Print exactly those lines that run from the beginning of the data to the line bearing "colours[part], dark[part] = painter(*rows, **own)", inclusive.

▶ DATA SECTION:
....................

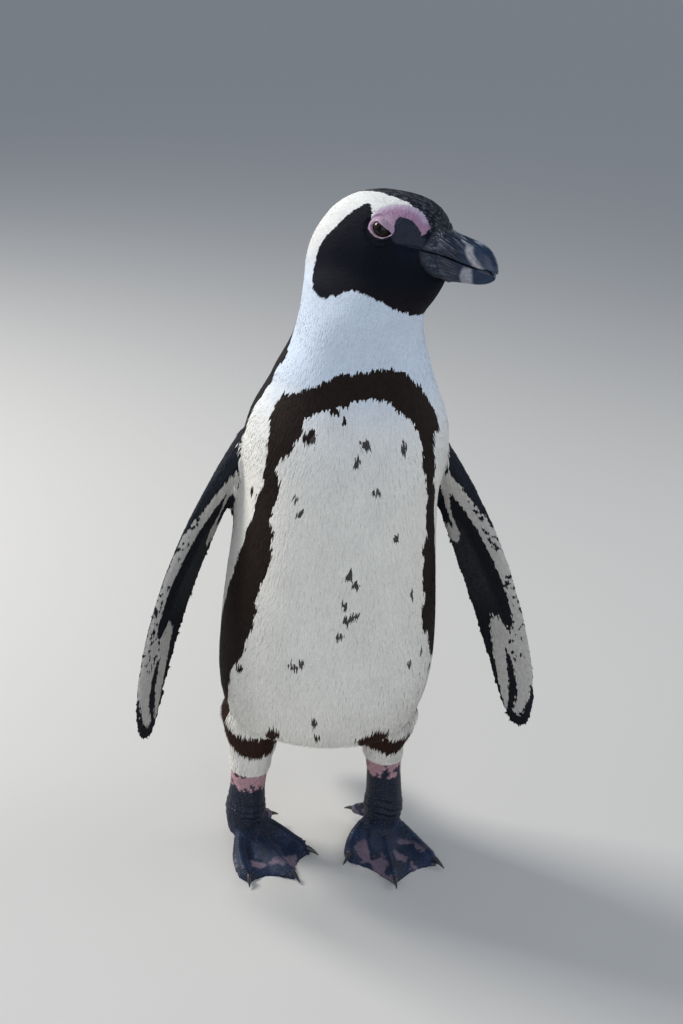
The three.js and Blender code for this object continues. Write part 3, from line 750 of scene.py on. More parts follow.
def tones(points, normals, labels, ragged=None):
    """The colour of each point and whether it is dark plumage."""
    if ragged is None:
        ragged = np.zeros(len(points))
    seeds = noise(points + 11, 1.3)[:, None]
    colours = white_tones(points, seeds)
    dark = np.zeros(len(points), bool)

    def paint(part, painter, *rows, **own):
        """Colours one part of the bird. Rows hold a value for each of all the points."""
        if part.any():
            rows = [row[part] for row in (points, colours, seeds, *rows)]
            colours[part], dark[part] = painter(*rows, **own)

    on_head = (labels == HEAD) | ((labels == NECK) & (points[:, 2] > MASK_LOW))
    paint(on_head, head_tones)
    paint((labels <= TRUNK) & ~on_head, body_tones, normals)
    paint(labels == TAIL, tail_tones, normals)
    for label in WINGS:
        paint(labels == label, wing_tones, normals, ragged, label=label)
    for label in SOCKS:
        paint(labels == label, leg_tones, label=label)
    for label in (FOOT_L, FOOT_R):
        paint(labels == label, foot_tones, label=label)
    return colours, dark


# ------------------------------------------------------------------------- materials


def new_material(name):
    """An empty node material, its shader and a helper that adds nodes."""
    material = bpy.data.materials.new(name)
    material.use_nodes = True
    nodes, links = material.node_tree.nodes, material.node_tree.links
    shader = nodes["Principled BSDF"]

    def add(kind, **inputs):
        node = nodes.new(kind)
        for key, value in inputs.items():
            node.inputs[key.replace("_", " ")].default_value = value
        return node

    return material, shader, add, links.new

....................

▶ TASK RESULT:
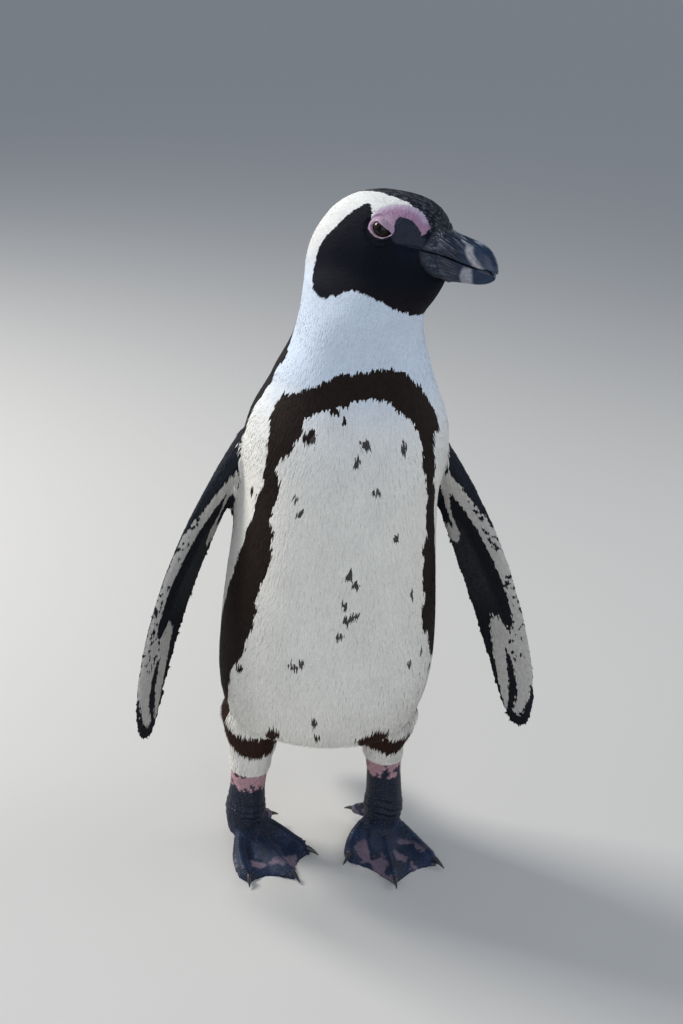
The three.js and Blender code for this object continues. Write part 3, from line 750 of scene.py on. More parts follow.
def tones(points, normals, labels, ragged=None):
    """The colour of each point and whether it is dark plumage."""
    if ragged is None:
        ragged = np.zeros(len(points))
    seeds = noise(points + 11, 1.3)[:, None]
    colours = white_tones(points, seeds)
    dark = np.zeros(len(points), bool)

    def paint(part, painter, *rows, **own):
        """Colours one part of the bird. Rows hold a value for each of all the points."""
        if part.any():
            rows = [row[part] for row in (points, colours, seeds, *rows)]
            colours[part], dark[part] = painter(*rows, **own)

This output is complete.